Alex Faith, Collision show growth on ‘Southern Lights: Overexposed’
The room is completely bare. Dust is all that remains from where posters, books, CDs and movies once set.
In the corner of a divested room sits a simple desk. On top of the desk sits a consummate book. The room’s door clicks as a man locks it. There, in the still silence, it is just him and his Bible.
Routinely, in the uncluttered room for a month, he arranges his new life from front page to back. As the words flow, truth trickles into color. Color pours into his heart where, from this point on, Alex Faith has chosen to live for Christ.
Southern Lights: The Story of Faith
Alex Faith grew up in the south side of Atlanta called Clayton County, where he also went to public school. His parents divorced but later remarried.
Alex lived within a charismatic Christian household. He eventually became friends with a man from Nigeria who was Christian and directed Alex to live a life of Christianity as well. Shortly after graduating from high school together, they moved in and worked at an engineering company.
“Whilst at this engineering company, I felt like I had become more of a man,” Faith told Rapzilla. “When I became a Christian, I left behind a bunch of stuff. I went to the Legacy Conference in 2008, met my future wife and came back to Atlanta.
“When I turned 20, things continued to progress, and I became more mature in the faith. I felt more established as a person and took the steps to get married. My wife and I have been married for almost five years now.”
I285: Confidants Driving Confidence
Southern Lights: Overexposed involved a lot of people within the creative process. Some of those people had words to describe Alex Faith:
“Alex’s greatest strengths when it comes to Collision Records is his authenticity, transparency, work ethic, and humility,” said Adam Thomason, Collision Records’ CEO. “His strength from an artist standpoint is his voice. I call it the blessing of a rapper’s voice. Either you are born with it or not — Method Man, Lauryn Hill are examples. As it pertains to his craft, he knows music, is able to be diverse with cadence, patterns, intellect, imagery and word choice. All of these things come to fruition on this album. I believe this is Alex at his best and he has so much more to give.”

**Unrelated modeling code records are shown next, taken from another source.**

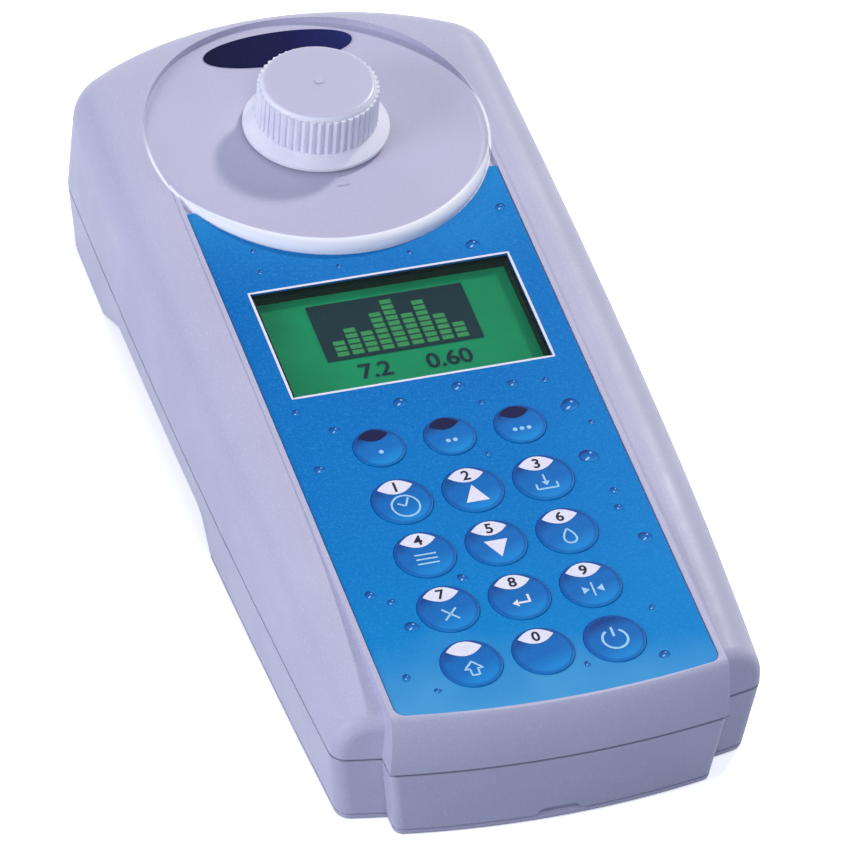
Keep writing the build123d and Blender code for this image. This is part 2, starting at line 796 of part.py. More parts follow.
def display_pieces():
    """Clear window, display glass, its light guide and the frame that holds both."""
    width = window_width + 2 * glass_margin
    height = window_height + 2 * glass_margin
    spot = (0, on_film(window_y))
    with BuildPart() as display_window:
        with BuildSketch(film_level(window_thickness - stack_gap)):
            with Locations(spot):
                Rectangle(window_width - 2 * window_fit, window_height - 2 * window_fit)
        extrude(amount=window_thickness - stack_gap)
    save(display_window, "display_window")
    with BuildPart() as display_glass:
        with BuildSketch(film_level(display_depth)):
            with Locations(spot):
                Rectangle(width, height)
        extrude(amount=-glass_thickness)
    save(display_glass, "display_glass")
    with BuildPart() as display_backlight:
        with BuildSketch(film_level(display_depth + glass_thickness + stack_gap)):
            with Locations(spot):
                Rectangle(width, height)
        extrude(amount=-backlight_thickness)
    save(display_backlight, "display_backlight")
    with BuildPart() as display_frame:
        with BuildSketch(film_level(display_depth)):
            with Locations(spot):
                RectangleRounded(width + 2 * frame_wall, height + 2 * frame_wall, frame_wall)
                Rectangle(width + 2 * stack_gap, height + 2 * stack_gap, mode=Mode.SUBTRACT)
        extrude(amount=display_depth - board_depth)
    save(display_frame, "display_frame")


def board_pieces():
    """Main board with its processor, and a snap dome under every key."""
    with BuildPart() as main_board:
        with BuildSketch(film_level(board_depth)):
            with Locations((0, on_film((board_front_y + board_rear_y) / 2))):
                Rectangle(2 * board_half_width, on_film(board_rear_y - board_front_y))
            with Locations(*board_screw_places):
                Circle(small_screw_r + head_gap, mode=Mode.SUBTRACT)
        extrude(amount=-board_thickness)
        with BuildSketch(film_level(board_depth + board_thickness)):
            with Locations((0, on_film(window_y))):
                Rectangle(chip_size, chip_size)
        extrude(amount=-chip_height)
    save(main_board, "main_board")
    with BuildPart() as snap_domes:
        with BuildSketch(film_level(board_depth)):
            with Locations(*[(x, y) for _, x, y, _ in key_spots()]):
                Circle(dome_r)
        extrude(amount=dome_height, taper=dome_slope)
    save(snap_domes, "snap_domes")


def station_plane(index, r):
    """Plane across one optical station of the ring, at the distance r from the vial's axis."""
    turn = radians(180 / stations * (index + 0.5))
    outward = (cos(turn), sin(turn), 0)
    return Plane((0, vial_y, optics_z), (-sin(turn), cos(turn), 0), outward).offset(r)


def chamber_pieces():
    """Sample chamber with its optics ring: lamps and filters on one side, receivers on the other."""
    ring_bottom_z = optics_z - ring_height / 2
    with BuildPart() as sample_chamber:
        with BuildSketch(Plane.XY.offset(chamber_bottom_z)):
            with Locations((0, vial_y)):
                Circle(chamber_r)
        extrude(amount=flange_top_z - chamber_bottom_z)
        with BuildSketch(Plane.XY.offset(ring_bottom_z)):
            with Locations((0, vial_y)):
                Circle(ring_r)
        extrude(amount=ring_height)
        with BuildSketch(Plane.XY.offset(flange_top_z - flange_thickness)):
            with Locations((0, vial_y)):
                Circle(flange_r)
        extrude(amount=flange_thickness)
        with BuildSketch(Plane.XY.offset(chamber_bottom_z + chamber_floor)):
            with Locations((0, vial_y)):
                Circle(chamber_bore_r)
        extrude(amount=flange_top_z, mode=Mode.SUBTRACT)
        with BuildSketch(Plane.XY.offset(flange_top_z)):
            with Locations((0, vial_y)):
                with PolarLocations(chamber_screw_circle_r, chamber_screws_count, chamber_screw_angle):
                    Circle(small_screw_r + head_gap)
        extrude(amount=-flange_thickness, mode=Mode.SUBTRACT)
        for index in range(2 * stations):
            with BuildSketch(station_plane(index, chamber_r)):
                Circle(station_bore_r)
            extrude(amount=ring_r, mode=Mode.SUBTRACT)
            with BuildSketch(station_plane(index, 0)):
                Circle(light_port_r)
            extrude(amount=ring_r, mode=Mode.SUBTRACT)
    save(sample_chamber, "sample_chamber")
    with BuildPart() as optics_board:
        with BuildSketch(Plane.XY.offset(ring_bottom_z + ring_height)):
            with Locations((0, vial_y)):
                Circle(optics_board_r)
                Circle(chamber_r + head_gap, mode=Mode.SUBTRACT)
        extrude(amount=board_thickness)
    save(optics_board, "optics_board")
    filter_r = station_bore_r - optics_fit
    lamp_from = chamber_r + filter_thickness + 2 * optics_fit
    with BuildPart() as interference_filters:
        for index in range(stations):
            with BuildSketch(station_plane(index, chamber_r + optics_fit)):
                Circle(filter_r)
            extrude(amount=filter_thickness)
    save(interference_filters, "interference_filters")
    with BuildPart() as leds:
        for index in range(stations):
            with BuildSketch(station_plane(index, lamp_from)):
                Circle(led_r)
            extrude(amount=led_length)
            with BuildSketch(station_plane(index, lamp_from + led_length)):
                Circle(led_r + led_rim)
            extrude(amount=-led_rim_length)
    save(leds, "leds")
    with BuildPart() as photodiodes:
        for index in range(stations, 2 * stations):
            with BuildSketch(station_plane(index, chamber_r + optics_fit)):
                Circle(filter_r)
            extrude(amount=photodiode_length)
    save(photodiodes, "photodiodes")


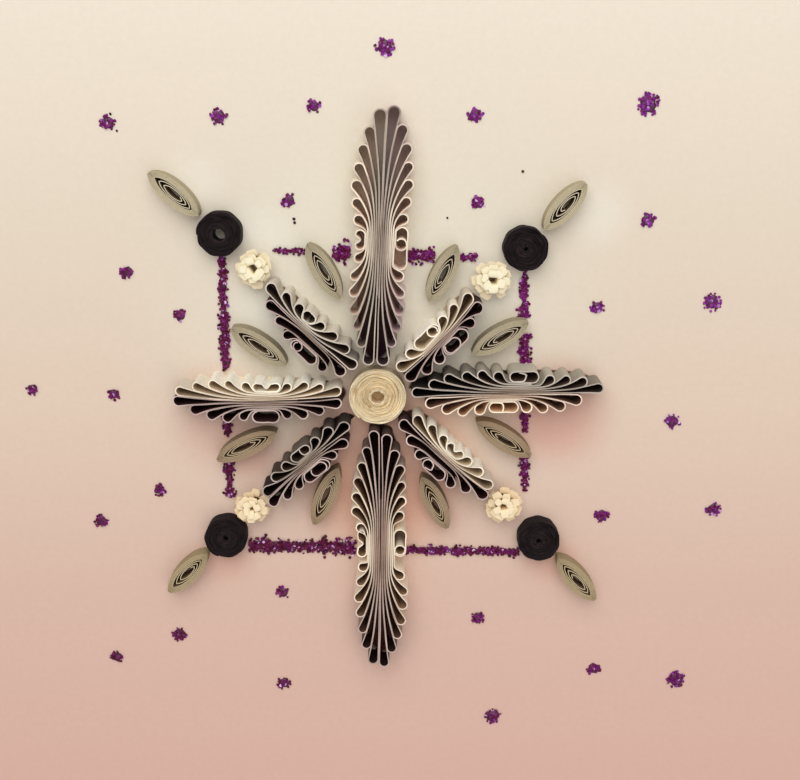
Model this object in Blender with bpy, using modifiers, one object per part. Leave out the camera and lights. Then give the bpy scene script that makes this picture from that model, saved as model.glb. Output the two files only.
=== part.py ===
# Quilled paper snowflake on a square card: petals of comb-quilled strip, rolled coils,
# eye coils, fringed flowers and dried glitter glue.
# Metres, +Z out of the card's face. The origin is under the middle of the card, which lies on
# its back; +Y points to the top of the picture and +X to its right.

import math
from collections import namedtuple

import bpy
from mathutils import Vector

MM = 0.001

# Card
CARD_SIDE = 180.0 * MM
CARD_THICKNESS = 1.0 * MM
GLUE_GAP = 0.3 * MM

# Paper strips
PAPER_THICKNESS = 0.1 * MM
PETAL_STRIP_WIDTH = 5.0 * MM
COIL_STRIP_WIDTH = 3.0 * MM

# Comb-quilled petals
PASS_PITCH = 0.195 * MM
SEAM_GAP = 0.2 * MM
LOOP_RADIUS = 0.74 * MM
TIP_LOOP_RADIUS = 0.92 * MM
FAN_POWER = 1.8
LOOP_GAP = 0.45 * MM
LONG_PETAL_PITCH = 2.82 * MM
SIDE_PETAL_PITCH = 2.78 * MM
SHORT_PETAL_PITCH = 2.75 * MM

# Rolled coils
CENTRE_COIL_RADIUS = 5.0 * MM
CENTRE_COIL_EYE = 1.1 * MM
DARK_COIL_RADIUS = 3.85 * MM
DARK_COIL_EYE = 0.6 * MM
DARK_COIL_TAPER = 0.25 * MM
COIL_DISHING = 0.25 * MM

# Eye coils: turns pressed together outside, loose turns inside
EYE_COIL_WIDTH = 4.0 * MM
EYE_PACKED_WALL = 0.5 * MM
EYE_LOOSE_GAP = 0.28 * MM

# Fringed flowers
FLOWER_RADIUS = 3.3 * MM
FLOWER_HEIGHT = 4.2 * MM
FLOWER_POINTS = 8

# Glitter glue
GLITTER_HEIGHT = 0.45 * MM
GLITTER_LINE_WIDTH = 1.3 * MM
GLITTER_SINK = 0.2 * MM
GLITTER_CLEARANCE = 0.4 * MM
GLITTER_SHORTEST = 1.5 * MM

# Facets round the coils
COIL_STEPS = 14
CENTRE_COIL_STEPS = 20
EYE_STEPS = 8
EYE_LOOSE_STEPS = 8

# A petal stands along its bearing, its inner tip this gap from the centre coil and its axis this
# far to the left of the coil's middle; bow bends the axis. Stations and head_steps set its facets.
Petal = namedtuple("Petal", "bearing gap shift bow pitch stations head_steps halves")

# One strip, which makes half a petal: where its inner tip starts along the axis, the room left for
# its middle piece, its loops on the inner and the outer side, and whether it ends in a curl.
Half = namedtuple("Half", "colour start room inner_loops outer_loops curled")

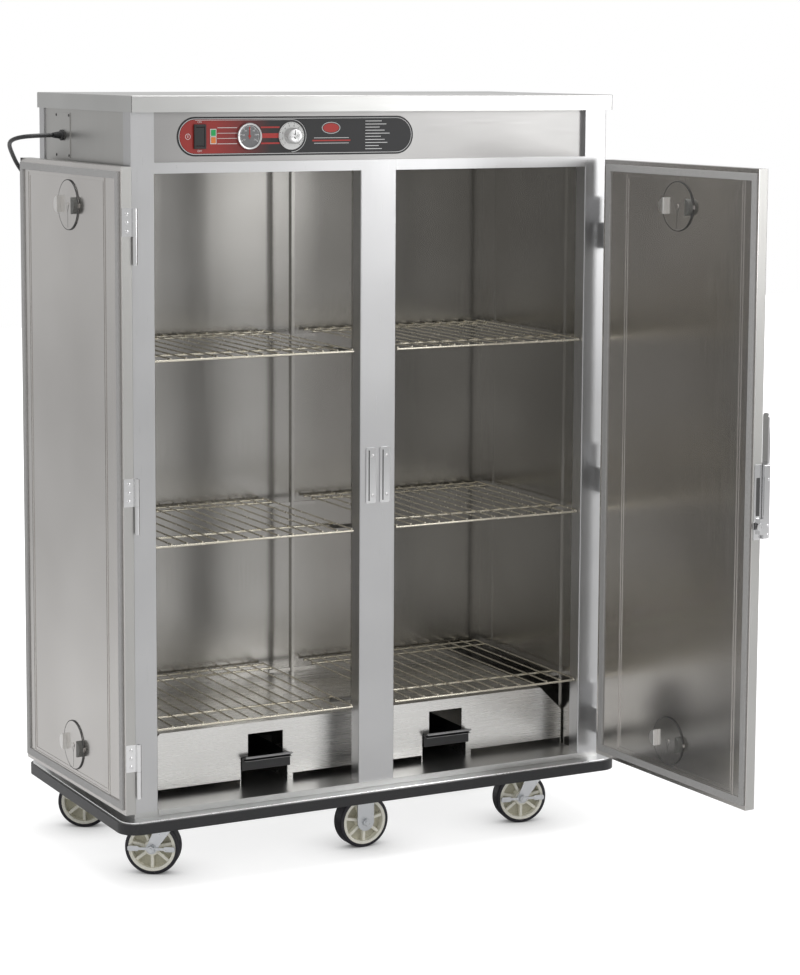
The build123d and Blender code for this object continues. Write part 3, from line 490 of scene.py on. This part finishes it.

“Alex has gotten so much more comfortable as an artist,” Wit said, “and he is more confident now than ever before. I have never heard him rap as hard as he did until this album. His identity is that of a southern dude, and he communicates a lot of that through this album. On this album, you get to know him a lot better. He’s growing at how he communicates, chooses his words and finds himself in music.”
“I met Alex Faith at a concert back in 2009,” Young Noah said. “I remember him being a dope lyricist even way back then. It was cool to know another hip hop artist that I can always relate to. We quickly became good friends.”
“What people don’t know about Alex is that he is young,” Reconcile said, “but he doesn’t act that way. He has the experience that makes him older than he really is. His family is interracial, so he completely understands racism in America. He has a very dope perspective on everything related to the south.”
Collision Records: Overexposed
Adam Thomason and Swoope introduced Wit to Collision Records. Then came Christon Gray. The comradery was unreal. Then stepped in Alex Faith and Dre Murray. Those were the early days of Collision where everybody felt like a family.
Now, the record label is growing. Every year, they seem to take another huge step forward. While losing Christon Gray, they have made the addition of Corey Paul — one of many things to come this year.
“My favorite thing about Collision Records is how it has taught me to work with people and what it’s taught me about myself,” Wit said. “Almost every project, except for We Live As Kings, has been done here at my house. The artists will fly out, write, record and produce the whole project here. My wife even helps the artists as well since she is an artist and writer, herself. Everything happens right here and I really love the process.”
Alex Faith and Dre Murray’s favorite part about Collision Records are the personal relationships. Even when the grass isn’t green, nobody tries to beat each other over the head. They say that they feel like everybody at the record label will be friends forever, even when artists come and go.
“I like the team of people behind the scenes who really operate with integrity,” Faith said. “It’s a small label, and we’re small artists, so I feel like we’ve grown together. We’re really growing with each other.”
“We don’t beat around the bush,” Murray said. “We leave everything out there. I feel like these are relationships that we’ll have for a very long time.”
Having everybody in the same room is the best way to make music, in Wit’s opinion. It is not always a reality, and there are times you have to use technology. Yet, whenever the label’s artists and producers get the chance to get together in the same room and throw stuff against the wall, that’s how some of the best music has ended up coming together for Collision.